There are significant differences between upwelling and downwelling radiance measurements. The airborne HIS acquires upwelling radiance emission spectra in 6 second intervals; whereas the ground-based AERI requires 3 to 4 minutes to obtain an emission spectrum of the downwelling atmospheric column radiance. These measurement characteristics allow small-scale spatial features (e.g., cloud contrails) to be examined by the airborne measure-ments. For this reason, the HIS data were averaged in ten record segments to facilitate comparison to the AERI measurements while reducing the spatial variability between contiguous HIS measurements of the cirrus cloud. Figure 3 illustrates cirrus optical depth as a function of wavenumber for both HIS and AERI measurements on 21 April 1996.

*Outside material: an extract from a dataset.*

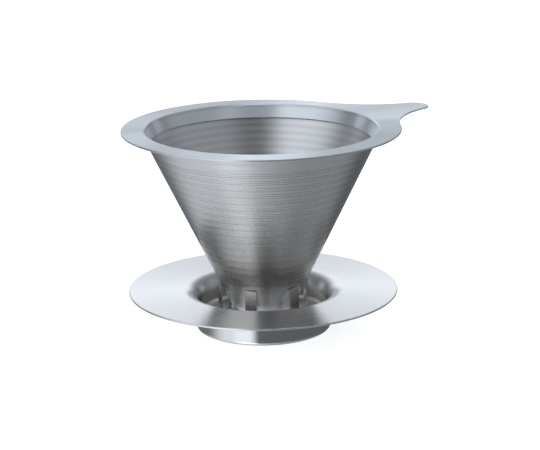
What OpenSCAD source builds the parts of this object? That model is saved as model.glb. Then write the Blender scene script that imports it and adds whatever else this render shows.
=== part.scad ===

The HIS data show the cirrus cloud variability between consecutive 10 record averages. However, the AERI data agree with the HIS data within the indicated variability of the HIS data during the AERI sample time. The spectral change in optical depth is a function of the particle size (Smith, et al., 1998); where sensitivity to particle size increases in the transition from strong to weak absorption of infrared radiation (900 to 1000 cm-1) by ice. Both HIS and AERI measurements demonstrate similar spectral characteristics. However, there is a larger gradient between 900 and 1000 cm-1 for the aircraft-based measurements (i.e., smaller particles at cloud top than at cloud base).

AERI + GOES temperature and water vapor retrievals will soon be available to the ARM community. This will allow single column model activities outside of an intentive operational period time domain. For future routine application of the cloud radiative property retrieval technique, the use of GOES imager and sounder radiance measurements in place of the HIS data will be investigated.